I have a 2024 Subaru Cross Trek. I love the car except for one weird thing. It has the fob that you have to have somewhere on your person to unlock the doors and start the car. When I approach the driver’s side (say after shopping and I want to put something in the back seat) the driver’s door unlocks. I then have to open that door and push the button on the arm rest to unlock the back passenger door on that side. If I approach the car on the other side (the front passenger’s door), all of the doors unlock. It makes no sense. They should all unlock from the driver’s side so the driver, who has the fob can easily put things in the back seat. I grit my teeth every time I have to unlock the back seat door from inside.
Have you gone through the settings on the infotainment center? My car (23 Hyundai) lets me select whether walking up to to door unlocks just that door or all.
You might check if there’s a way to configure that behavior. My Lexus had an option buried in its dashboard computer to switch driver-side unlock from driver’s door to every door.

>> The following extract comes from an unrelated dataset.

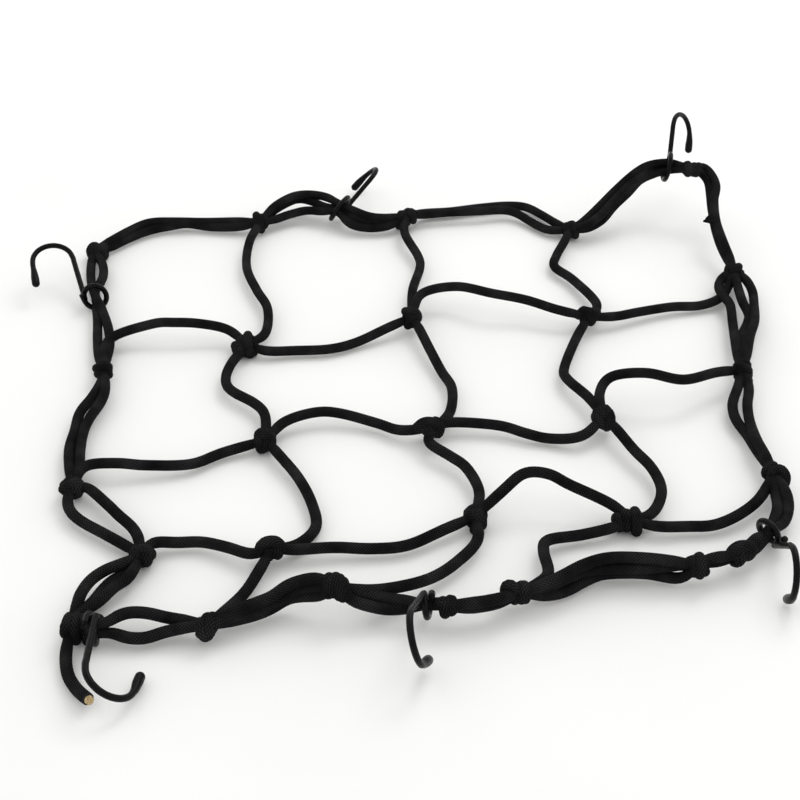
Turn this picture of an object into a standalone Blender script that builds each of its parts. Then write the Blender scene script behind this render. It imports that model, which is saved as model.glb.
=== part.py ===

Mine (a Toyota) was exactly the same. There was a way to going into the settings on the central panel that the dealer knew, and I’m sure was described in the manual, but it’s strange to have this lack of symmetry as the default.
To put it bluntly: it’s safer for a lone woman to unlock only the door she is directly going into, instead of every door of her vehicle. And less liability for the manufacturer to make the safer option the default.
So the default is to make it safe for women drivers, but not women passengers? I guess on the assumption that the driver will be male, and able to leap over the hood and defend her?
The whole thing seems more like “perception of safety” than “actual safety,” but I am not knowledgeable in this area so I defer to those who are.
Are you sure you have to push the button to open the back door. My fob unlocks only the front door, but when I pull the handle on that door ,all the other locks unlock
If the Bad Guy is hiding on the passenger side of the car, presumably the passenger (male or female) will see him when approaching the vehicle. The lone driver will not.
And, as several have noted, the default can be changed.